▶ TASK DETAILS:
Copy every line, leaving nothing out and adding nothing.

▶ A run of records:
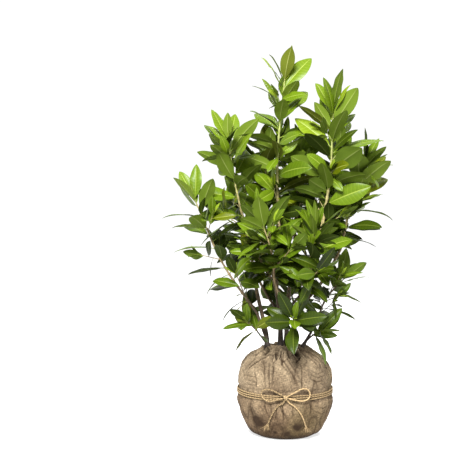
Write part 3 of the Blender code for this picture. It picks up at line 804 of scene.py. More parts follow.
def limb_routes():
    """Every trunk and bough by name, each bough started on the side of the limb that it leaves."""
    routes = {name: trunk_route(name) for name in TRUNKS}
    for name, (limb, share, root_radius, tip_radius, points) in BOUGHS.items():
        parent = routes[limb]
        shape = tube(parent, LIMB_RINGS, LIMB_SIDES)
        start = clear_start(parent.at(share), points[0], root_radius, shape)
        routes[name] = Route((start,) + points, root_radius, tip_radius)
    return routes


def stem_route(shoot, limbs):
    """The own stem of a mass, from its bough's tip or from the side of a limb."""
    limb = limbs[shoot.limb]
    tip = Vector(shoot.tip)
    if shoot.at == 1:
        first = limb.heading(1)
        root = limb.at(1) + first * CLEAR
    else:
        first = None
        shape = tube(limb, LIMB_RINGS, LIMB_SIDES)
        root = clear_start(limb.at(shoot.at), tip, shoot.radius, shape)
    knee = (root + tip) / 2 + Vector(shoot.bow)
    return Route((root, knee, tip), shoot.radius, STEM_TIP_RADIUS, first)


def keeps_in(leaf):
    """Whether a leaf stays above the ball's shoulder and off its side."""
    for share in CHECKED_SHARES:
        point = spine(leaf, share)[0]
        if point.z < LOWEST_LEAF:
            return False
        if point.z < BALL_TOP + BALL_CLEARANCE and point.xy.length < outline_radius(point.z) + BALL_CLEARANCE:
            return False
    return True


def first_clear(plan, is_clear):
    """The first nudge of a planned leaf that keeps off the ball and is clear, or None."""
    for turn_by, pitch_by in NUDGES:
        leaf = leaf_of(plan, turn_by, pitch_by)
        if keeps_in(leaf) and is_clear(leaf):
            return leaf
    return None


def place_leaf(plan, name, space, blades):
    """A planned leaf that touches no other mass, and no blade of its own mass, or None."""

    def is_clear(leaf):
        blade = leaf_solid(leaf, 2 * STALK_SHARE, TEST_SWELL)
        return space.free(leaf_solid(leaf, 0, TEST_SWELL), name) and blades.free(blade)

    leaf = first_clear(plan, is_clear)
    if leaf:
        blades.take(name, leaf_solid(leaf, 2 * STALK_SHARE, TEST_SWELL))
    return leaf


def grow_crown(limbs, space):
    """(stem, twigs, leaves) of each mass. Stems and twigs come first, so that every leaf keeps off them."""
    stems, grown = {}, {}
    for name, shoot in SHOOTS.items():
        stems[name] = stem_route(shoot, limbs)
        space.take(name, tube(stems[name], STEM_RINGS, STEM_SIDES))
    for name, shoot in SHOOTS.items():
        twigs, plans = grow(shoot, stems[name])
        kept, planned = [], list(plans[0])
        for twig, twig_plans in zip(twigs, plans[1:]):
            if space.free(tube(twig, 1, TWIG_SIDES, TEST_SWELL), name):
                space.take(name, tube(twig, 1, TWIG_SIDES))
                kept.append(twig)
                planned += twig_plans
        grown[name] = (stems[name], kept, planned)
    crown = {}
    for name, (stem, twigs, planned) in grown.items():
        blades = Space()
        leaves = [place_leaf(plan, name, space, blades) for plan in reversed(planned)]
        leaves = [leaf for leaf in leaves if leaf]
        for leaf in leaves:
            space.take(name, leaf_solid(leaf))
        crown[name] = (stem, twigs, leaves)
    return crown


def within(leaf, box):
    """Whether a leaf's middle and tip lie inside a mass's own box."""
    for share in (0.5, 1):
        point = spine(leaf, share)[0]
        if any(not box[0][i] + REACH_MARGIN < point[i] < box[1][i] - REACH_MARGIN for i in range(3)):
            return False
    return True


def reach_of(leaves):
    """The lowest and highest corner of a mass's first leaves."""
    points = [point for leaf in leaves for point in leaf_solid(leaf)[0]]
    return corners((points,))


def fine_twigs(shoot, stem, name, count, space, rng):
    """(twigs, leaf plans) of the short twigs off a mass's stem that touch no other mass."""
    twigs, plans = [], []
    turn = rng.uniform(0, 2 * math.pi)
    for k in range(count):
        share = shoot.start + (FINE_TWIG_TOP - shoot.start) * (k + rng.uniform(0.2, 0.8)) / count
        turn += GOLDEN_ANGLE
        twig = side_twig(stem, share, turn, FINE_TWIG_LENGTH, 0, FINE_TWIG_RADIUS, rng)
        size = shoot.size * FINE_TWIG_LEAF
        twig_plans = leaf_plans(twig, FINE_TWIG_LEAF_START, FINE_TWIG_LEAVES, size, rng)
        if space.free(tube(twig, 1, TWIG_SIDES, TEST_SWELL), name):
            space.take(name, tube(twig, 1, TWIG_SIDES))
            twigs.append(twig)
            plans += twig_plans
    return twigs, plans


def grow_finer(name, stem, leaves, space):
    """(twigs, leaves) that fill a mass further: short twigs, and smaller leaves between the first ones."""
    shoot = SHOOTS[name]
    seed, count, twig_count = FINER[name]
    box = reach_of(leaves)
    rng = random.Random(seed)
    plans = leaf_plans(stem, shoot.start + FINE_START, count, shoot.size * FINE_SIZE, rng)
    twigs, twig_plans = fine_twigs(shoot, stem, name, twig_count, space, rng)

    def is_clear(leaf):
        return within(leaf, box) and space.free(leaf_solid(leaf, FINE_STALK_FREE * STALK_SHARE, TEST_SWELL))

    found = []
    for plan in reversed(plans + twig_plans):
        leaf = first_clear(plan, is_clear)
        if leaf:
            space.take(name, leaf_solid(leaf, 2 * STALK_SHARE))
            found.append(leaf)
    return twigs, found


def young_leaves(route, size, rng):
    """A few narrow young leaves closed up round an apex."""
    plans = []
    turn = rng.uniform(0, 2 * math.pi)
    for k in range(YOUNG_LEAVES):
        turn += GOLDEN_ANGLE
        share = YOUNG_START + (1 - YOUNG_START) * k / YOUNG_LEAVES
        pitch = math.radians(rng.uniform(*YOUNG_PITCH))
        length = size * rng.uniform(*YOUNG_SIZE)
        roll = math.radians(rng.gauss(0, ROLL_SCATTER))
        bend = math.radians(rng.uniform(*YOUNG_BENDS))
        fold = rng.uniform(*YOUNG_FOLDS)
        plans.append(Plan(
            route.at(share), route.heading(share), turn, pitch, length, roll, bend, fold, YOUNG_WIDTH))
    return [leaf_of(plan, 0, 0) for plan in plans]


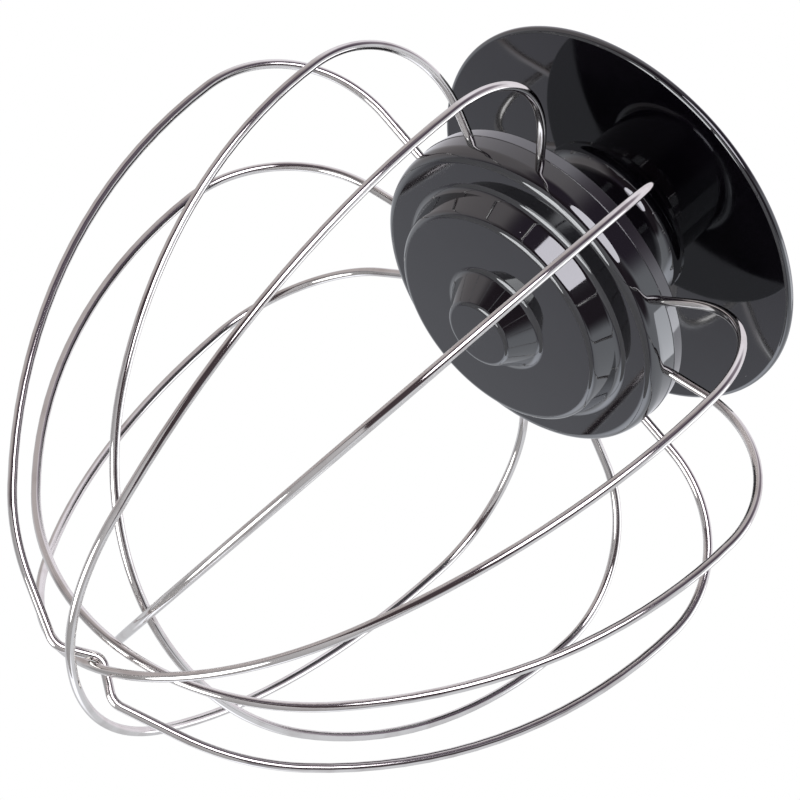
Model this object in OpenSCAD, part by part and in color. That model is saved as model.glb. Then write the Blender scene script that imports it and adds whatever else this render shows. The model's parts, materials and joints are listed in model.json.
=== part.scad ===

▶ RESPONSE:
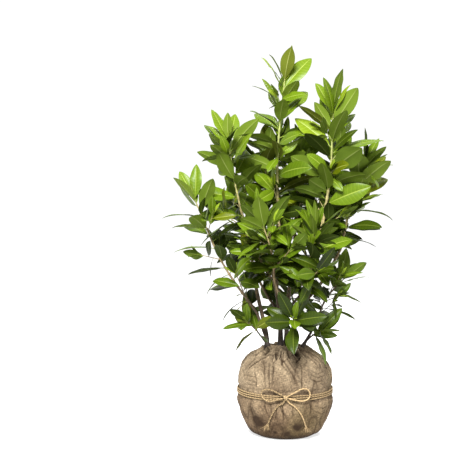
Write part 3 of the Blender code for this picture. It picks up at line 804 of scene.py. More parts follow.
def limb_routes():
    """Every trunk and bough by name, each bough started on the side of the limb that it leaves."""
    routes = {name: trunk_route(name) for name in TRUNKS}
    for name, (limb, share, root_radius, tip_radius, points) in BOUGHS.items():
        parent = routes[limb]
        shape = tube(parent, LIMB_RINGS, LIMB_SIDES)
        start = clear_start(parent.at(share), points[0], root_radius, shape)
        routes[name] = Route((start,) + points, root_radius, tip_radius)
    return routes


def stem_route(shoot, limbs):
    """The own stem of a mass, from its bough's tip or from the side of a limb."""
    limb = limbs[shoot.limb]
    tip = Vector(shoot.tip)
    if shoot.at == 1:
        first = limb.heading(1)
        root = limb.at(1) + first * CLEAR
    else:
        first = None
        shape = tube(limb, LIMB_RINGS, LIMB_SIDES)
        root = clear_start(limb.at(shoot.at), tip, shoot.radius, shape)
    knee = (root + tip) / 2 + Vector(shoot.bow)
    return Route((root, knee, tip), shoot.radius, STEM_TIP_RADIUS, first)


def keeps_in(leaf):
    """Whether a leaf stays above the ball's shoulder and off its side."""
    for share in CHECKED_SHARES:
        point = spine(leaf, share)[0]
        if point.z < LOWEST_LEAF:
            return False
        if point.z < BALL_TOP + BALL_CLEARANCE and point.xy.length < outline_radius(point.z) + BALL_CLEARANCE:
            return False
    return True


def first_clear(plan, is_clear):
    """The first nudge of a planned leaf that keeps off the ball and is clear, or None."""
    for turn_by, pitch_by in NUDGES:
        leaf = leaf_of(plan, turn_by, pitch_by)
        if keeps_in(leaf) and is_clear(leaf):
            return leaf
    return None


def place_leaf(plan, name, space, blades):
    """A planned leaf that touches no other mass, and no blade of its own mass, or None."""

    def is_clear(leaf):
        blade = leaf_solid(leaf, 2 * STALK_SHARE, TEST_SWELL)
        return space.free(leaf_solid(leaf, 0, TEST_SWELL), name) and blades.free(blade)

    leaf = first_clear(plan, is_clear)
    if leaf:
        blades.take(name, leaf_solid(leaf, 2 * STALK_SHARE, TEST_SWELL))
    return leaf


def grow_crown(limbs, space):
    """(stem, twigs, leaves) of each mass. Stems and twigs come first, so that every leaf keeps off them."""
    stems, grown = {}, {}
    for name, shoot in SHOOTS.items():
        stems[name] = stem_route(shoot, limbs)
        space.take(name, tube(stems[name], STEM_RINGS, STEM_SIDES))
    for name, shoot in SHOOTS.items():
        twigs, plans = grow(shoot, stems[name])
        kept, planned = [], list(plans[0])
        for twig, twig_plans in zip(twigs, plans[1:]):
            if space.free(tube(twig, 1, TWIG_SIDES, TEST_SWELL), name):
                space.take(name, tube(twig, 1, TWIG_SIDES))
                kept.append(twig)
                planned += twig_plans
        grown[name] = (stems[name], kept, planned)
    crown = {}
    for name, (stem, twigs, planned) in grown.items():
        blades = Space()
        leaves = [place_leaf(plan, name, space, blades) for plan in reversed(planned)]
        leaves = [leaf for leaf in leaves if leaf]
        for leaf in leaves:
            space.take(name, leaf_solid(leaf))
        crown[name] = (stem, twigs, leaves)
    return crown


def within(leaf, box):
    """Whether a leaf's middle and tip lie inside a mass's own box."""
    for share in (0.5, 1):
        point = spine(leaf, share)[0]
        if any(not box[0][i] + REACH_MARGIN < point[i] < box[1][i] - REACH_MARGIN for i in range(3)):
            return False
    return True


def reach_of(leaves):
    """The lowest and highest corner of a mass's first leaves."""
    points = [point for leaf in leaves for point in leaf_solid(leaf)[0]]
    return corners((points,))


def fine_twigs(shoot, stem, name, count, space, rng):
    """(twigs, leaf plans) of the short twigs off a mass's stem that touch no other mass."""
    twigs, plans = [], []
    turn = rng.uniform(0, 2 * math.pi)
    for k in range(count):
        share = shoot.start + (FINE_TWIG_TOP - shoot.start) * (k + rng.uniform(0.2, 0.8)) / count
        turn += GOLDEN_ANGLE
        twig = side_twig(stem, share, turn, FINE_TWIG_LENGTH, 0, FINE_TWIG_RADIUS, rng)
        size = shoot.size * FINE_TWIG_LEAF
        twig_plans = leaf_plans(twig, FINE_TWIG_LEAF_START, FINE_TWIG_LEAVES, size, rng)
        if space.free(tube(twig, 1, TWIG_SIDES, TEST_SWELL), name):
            space.take(name, tube(twig, 1, TWIG_SIDES))
            twigs.append(twig)
            plans += twig_plans
    return twigs, plans


def grow_finer(name, stem, leaves, space):
    """(twigs, leaves) that fill a mass further: short twigs, and smaller leaves between the first ones."""
    shoot = SHOOTS[name]
    seed, count, twig_count = FINER[name]
    box = reach_of(leaves)
    rng = random.Random(seed)
    plans = leaf_plans(stem, shoot.start + FINE_START, count, shoot.size * FINE_SIZE, rng)
    twigs, twig_plans = fine_twigs(shoot, stem, name, twig_count, space, rng)

    def is_clear(leaf):
        return within(leaf, box) and space.free(leaf_solid(leaf, FINE_STALK_FREE * STALK_SHARE, TEST_SWELL))

    found = []
    for plan in reversed(plans + twig_plans):
        leaf = first_clear(plan, is_clear)
        if leaf:
            space.take(name, leaf_solid(leaf, 2 * STALK_SHARE))
            found.append(leaf)
    return twigs, found


def young_leaves(route, size, rng):
    """A few narrow young leaves closed up round an apex."""
    plans = []
    turn = rng.uniform(0, 2 * math.pi)
    for k in range(YOUNG_LEAVES):
        turn += GOLDEN_ANGLE
        share = YOUNG_START + (1 - YOUNG_START) * k / YOUNG_LEAVES
        pitch = math.radians(rng.uniform(*YOUNG_PITCH))
        length = size * rng.uniform(*YOUNG_SIZE)
        roll = math.radians(rng.gauss(0, ROLL_SCATTER))
        bend = math.radians(rng.uniform(*YOUNG_BENDS))
        fold = rng.uniform(*YOUNG_FOLDS)
        plans.append(Plan(
            route.at(share), route.heading(share), turn, pitch, length, roll, bend, fold, YOUNG_WIDTH))
    return [leaf_of(plan, 0, 0) for plan in plans]


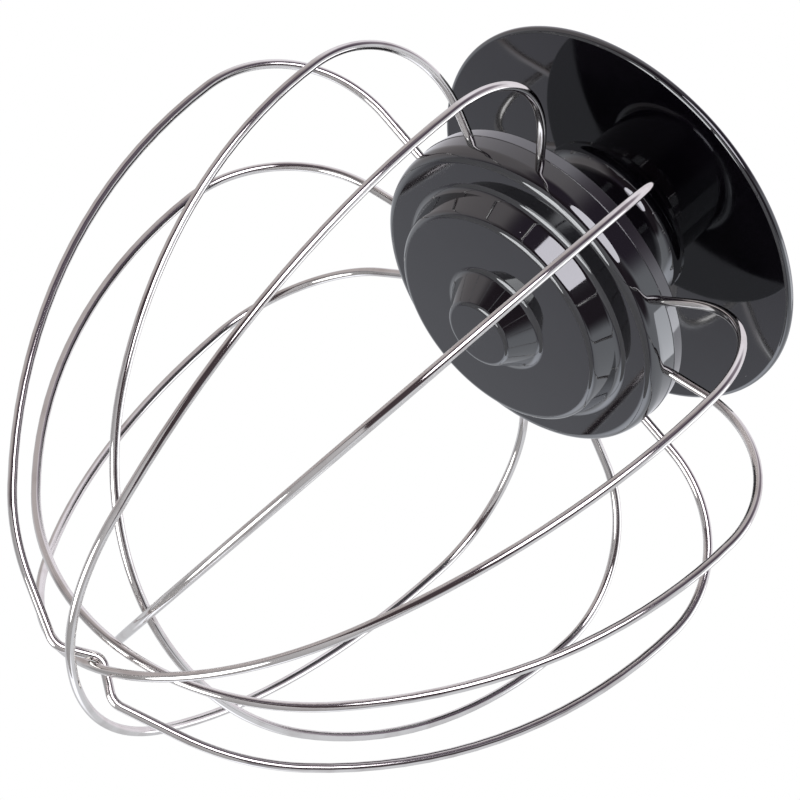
Model this object in OpenSCAD, part by part and in color. That model is saved as model.glb. Then write the Blender scene script that imports it and adds whatever else this render shows. The model's parts, materials and joints are listed in model.json.
=== part.scad ===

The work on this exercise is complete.